In your situation there is enough separation between you and your sibling in relation to the affairs of the business that you will not be considered affiliates.

Issue 2: Whether you and your sibling are in a Partnership for tax law purposes

Partnership is defined in section 995-1 of the ITAA 1997:

a)    An association of persons (other than a company or a limited partnership) carrying on a business as partners or in receipt of ordinary income or statutory income jointly

Goods and Services Tax Ruling GSTR 2004/6 Goods and services tax: tax law partnerships and co-owners of property states the Commissioner's view of what the phrase 'in receipt of ordinary income jointly' means.

It states at paragraph 27:

The expression 'in receipt of ordinary income...jointly' suggests that two or more persons have commenced an activity which gives rise to, or will give rise to, a right or entitlement to receive jointly an amount of payment of a revenue nature

Application to your circumstances

Carrying on a business

In relation to the co-ownership of the property, you and your sibling are not carrying on a business together. This co-ownership of the properties is separate to your interests in the Partnership.

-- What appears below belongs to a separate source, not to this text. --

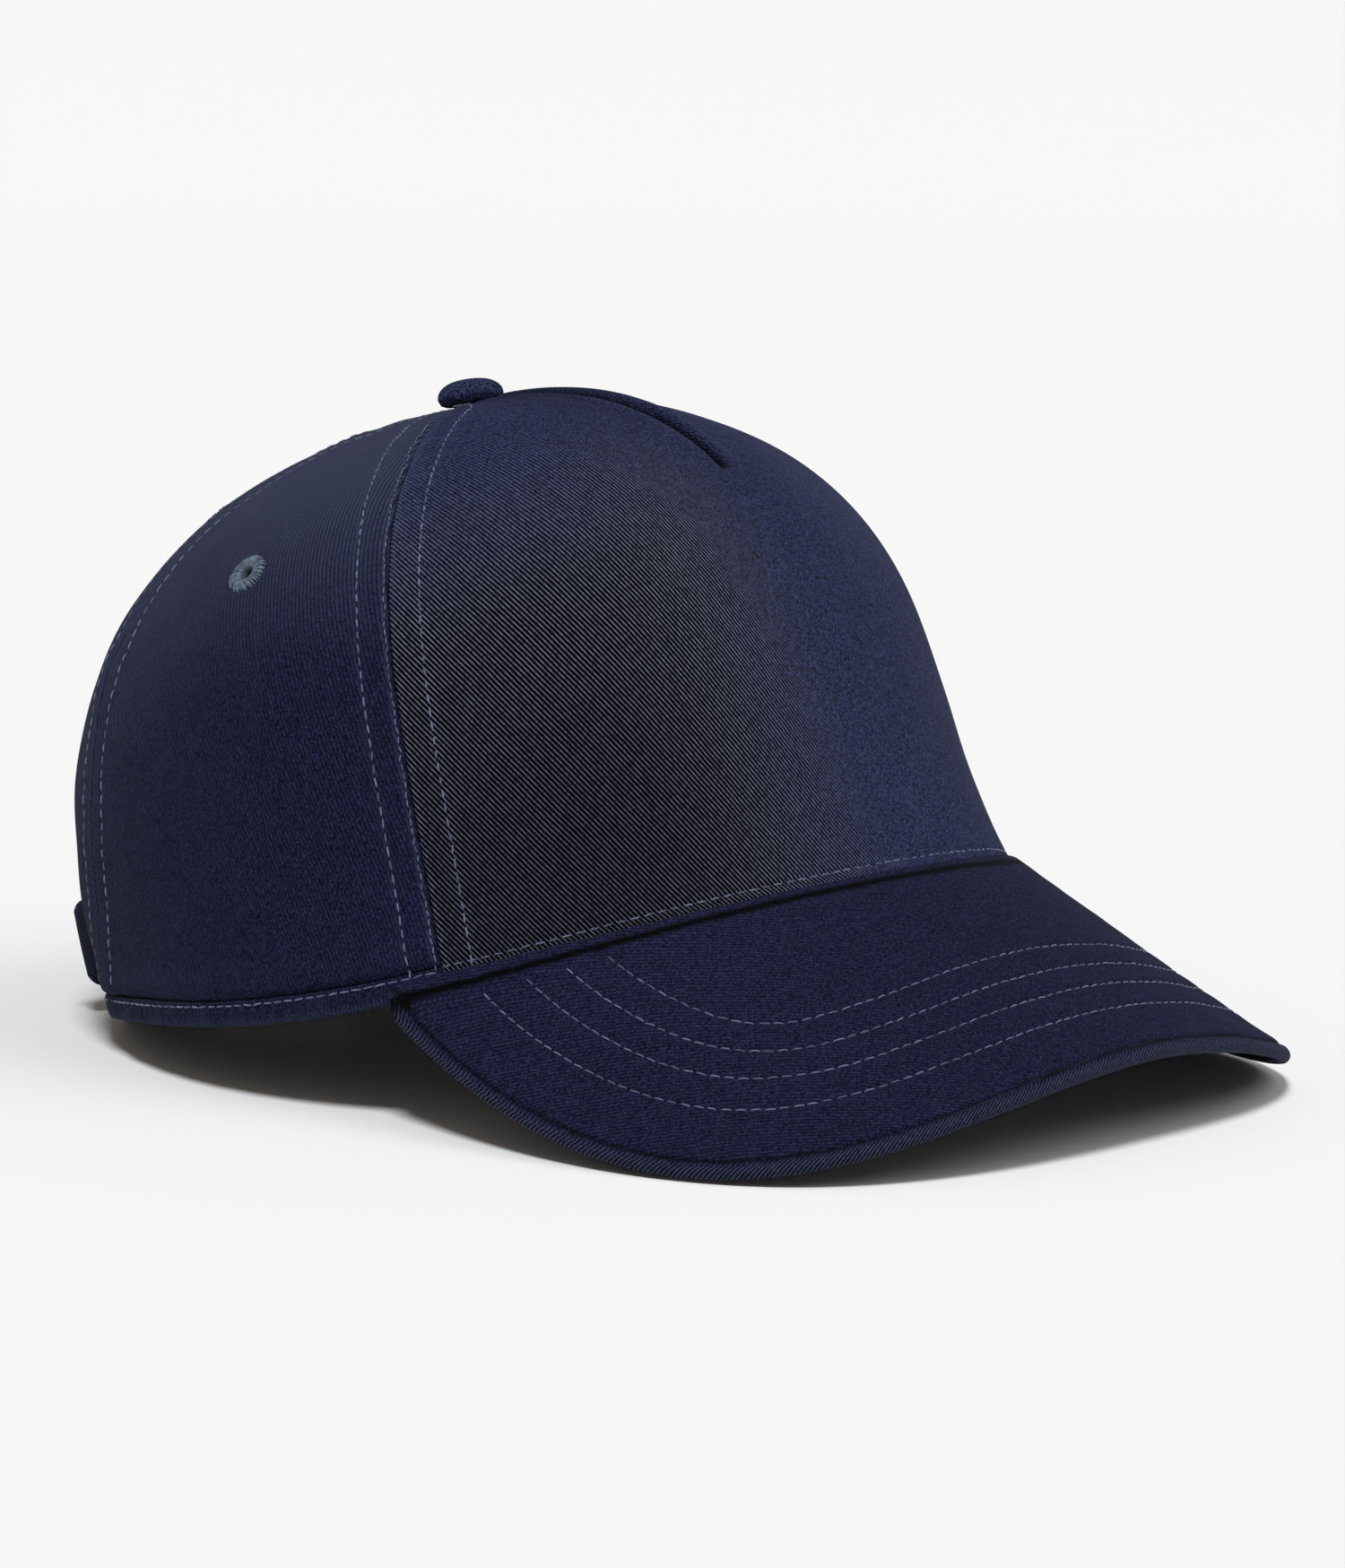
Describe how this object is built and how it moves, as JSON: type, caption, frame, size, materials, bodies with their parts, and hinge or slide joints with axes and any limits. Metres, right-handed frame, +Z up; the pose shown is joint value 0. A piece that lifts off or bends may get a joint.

You bought these properties jointly outside of any business relationship. Therefore you fail the first limb of the definition of partnership.

Tax law partnership

To be a partnership in relation to the co-ownership of the properties, you and your sibling need to be in receipt of ordinary income or statutory income jointly.

In your situation, there is no expectation of receiving income jointly. You do not charge the Partnership rent and will not charge rent in the future. This includes either the Partnership or any other entity. There is no entitlement to receive income from the co-ownership of the properties.

Therefore you do not satisfy the second limb of the definition of partnership. Accordingly you will not be considered to be a partnership for tax law purposes.